Dutch banking group ABN Amro is axing 2850 jobs, including 1200 IT roles at its Netherlands and US operations, under restructuring plans that are expected to generate savings of EUR770 million by 2007.
Under the restructuring, 1200 out of a total of 5000 jobs will be lost at the bank's Group Shared Services (GSS) unit - which provides back office functions and was established to create cost savings through consolidation and standardisation. - as well as 550 jobs at its human resources department and 1100 roles at its wholesale clients unit, although the bank is creating 250 client-facing roles in the division.
The 1200 IT roles will be lost over the next 18 months as the bank adopts alternative delivery and sourcing scenarios, including in-house consolidation, partial outsourcing, multi-vendor strategies and/or offshoring. The bank says that further jobs could be transferred "depending on the extent to which we choose outsourcing as a solution for certain activities".

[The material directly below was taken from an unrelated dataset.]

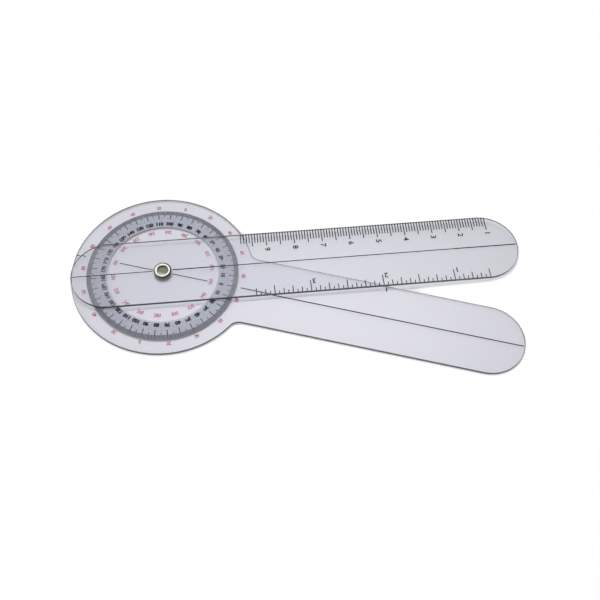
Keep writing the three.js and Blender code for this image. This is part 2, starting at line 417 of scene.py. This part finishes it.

In total the bank will take a charge of 790 million euros ($1.1 billion) this year as a result of the job cuts but it expects to save EUR770 million euros a year starting 2007 following the restructuring.
The cost of changes to GSS will total EUR870m, of which EUR515m will be covered by the one-off charge. The remaining costs of EUR355m will run through the profit and loss accounts in 2005-2007. The expected cost savings related to the bank's wholesale banking are expected to be EUR170 million per year as of 2007.
The move follows Deutsche Bank's announcement earlier this month that it was cutting 1920 mainly back office jobs at its operations in Germany.